The expansion has been primarily organic. Within 18 months of its founding the company had five offices in the United States; it now has 14 physical locations and 380 employees. “We have not really been acquisitive in our history, although there are a couple of acquisitions that we’ve done over the years,” Kath said.

“Perhaps somewhat surprisingly there’s been much more acquisition evaluation opportunities this year. People heard we are on our own and truly independent and [they are] saying ‘maybe that’s the place I want to be.’ As we evaluate those and as they make sense, we’ll do those deals.”

He noted that, “on the broker front we’ve actually hired more brokers this year than we have in our last two years combined. Some of that also is because of our cementing our future, if you will.” Kath suggested that the company’s independent status is an attraction to brokers because there are so few truly independent operations in the marketplace. “Independent from a capital structure, independent from some affiliation, independent in an operating structure sense,” he said. “Almost anyway you want to use that word we meet the test. And you keep checking off the boxes and ask how many are there out there that meet this criteria and there’s not even a handful.”

A changing industry
As Heath, Colemont grew along with an excess and surplus industry that has changed significantly throughout the years. Before Eisenmann entered the insurance industry in the 1970s, he was a police detective in New Orleans, a job he left as soon as he could, he said. Joining first The Hartford and then Fireman’s Fund, Eisenmann landed in Dallas in 1978 to open an office for a large national specialty broker.

“In [the ’70s] the industry was very different than it is today,” Eisenmann said. “There was more loyalty between the insured, the agent and the company.” He also noted that with less vertical integration, brokers at that time were able to compete on an even level. “In ’78 there were only a handful of national brokers. Then, the mergers and acquisitions of the ’80s and ’90s caused people to leave and start their own shops. They were victims of the mergers so they left to do their own thing.” That’s exactly what Eisenmann did. A merger in the early ’90s prompted him to strike out on his own, taking his book of business with him.

He said technology and increased competition have produced major changes in the way the industry operates. “Back in the ’70s a quote on a large account could be completed with one 10-minute phone call,” Eisenmann said. “Now it’s document after document. First it was telex, then fax, now e-mail, next who knows what we’ll have. … The faster we can get the quote together, the more we retain the account; agents don’t want to wait.”

“Gene and I have been in this happy party from the beginning of time,” said Kath, who joined the company initially as chief financial officer. The two met through the firm’s accountant.

“Out of college I worked for a public accounting firm and then a merchant banking firm and then came here,” Kath said.

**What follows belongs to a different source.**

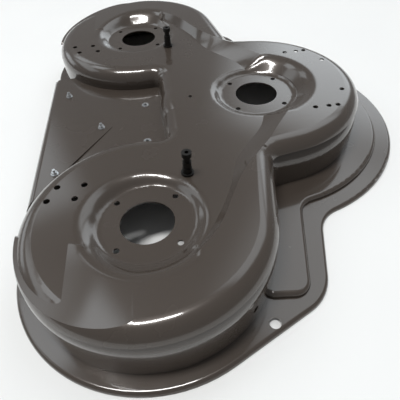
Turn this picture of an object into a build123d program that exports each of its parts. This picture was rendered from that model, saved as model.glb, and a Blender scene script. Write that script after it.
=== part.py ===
"""Three-blade lawn mower deck: a pressed sheet-steel shell with its posts, bolts and rivet nuts.

Millimetres. +Z is up, +Y points to the front dome and +X to the right-hand dome.
The origin lies under the middle of the deck, in the plane that the rim rests on. Plan places below
are measured from the point midway between the two rear spindles, origin_y behind it.
"""

import os
from math import acos, atan2, cos, degrees, hypot, radians, sin, tan

from build123d import *

os.makedirs("parts", exist_ok=True)

# Sheet, and the levels of its upper face above the bottom of the rim
sheet = 3.0
flange_level = 8.0
ledge_level = 18.0
floor_level = 58.5
seat_level = 88.0
low_level = 102.0
raised_level = 115.0
low_slope = 1.7

# Spindles
rear_spindle_x = 321.8
front_spindle_y = 246.2
spindle_bore_radius = 43.8
spindle_bolt_spacing = 97.0
spindle_bolt_radius = 5.0

# Domes, and the notches where the front dome meets the rear ones
rear_dome_radius = 206.0
front_dome_radius = 209.0
shoulder_radius = 32.0
notch_x = 216.2
notch_y = 227.9
notch_radius = 20.0

# Sunken spindle seats, each opening upwards as a cone
seat_radius = 79.5
seat_slope = 39.3

# Rear recess, and the rear wall below its floor
recess_front_y = 41.0
recess_corner_radius = 12.0
rear_wall_y = -216.0
rear_wall_left_x = -202.0
rear_wall_right_x = 240.0
rear_wall_rounding = 14.0

# Triangular pad pressed up in the recess floor, highest at the rear
pad_centre_x = 20.0
pad_half_width = 217.0
pad_apex_y = -68.0
pad_step = 0.8
pad_slope = 2.0

# Rim with its rolled-down lip
rim_radius = 233.0
front_rim_radius = 294.0
rim_nose = (448.0, 267.1)
rim_hollow = (254.2, 316.7)
rim_nose_radius = 85.0
rim_hollow_radius = 60.0
lip_radius = 7.0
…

“One interview and we decided he was the guy,” Eisenmann said.

The company opened with a staff of six people, including Kath and Eisenmann. They moved into their original office space on a Friday, “and we were open for business on Monday,” Eisenmann said. “I had my kids come down over the weekend. We had rented space [that had been vacated by] an insurance agent … and we got the space very, very cheap. They left their old metal furniture; they left their old antiquated telephone system. Somehow we were able to clean the place up, get the phone system working, the desks all cleaned out and ready to go, and Monday morning we were in business.”

Eisenmann and Kath said Colemont will continue operating with that original, entrepreneurial spirit. “There’s no parent company sending us business; we have to earn everything we make,” Eisenmann said.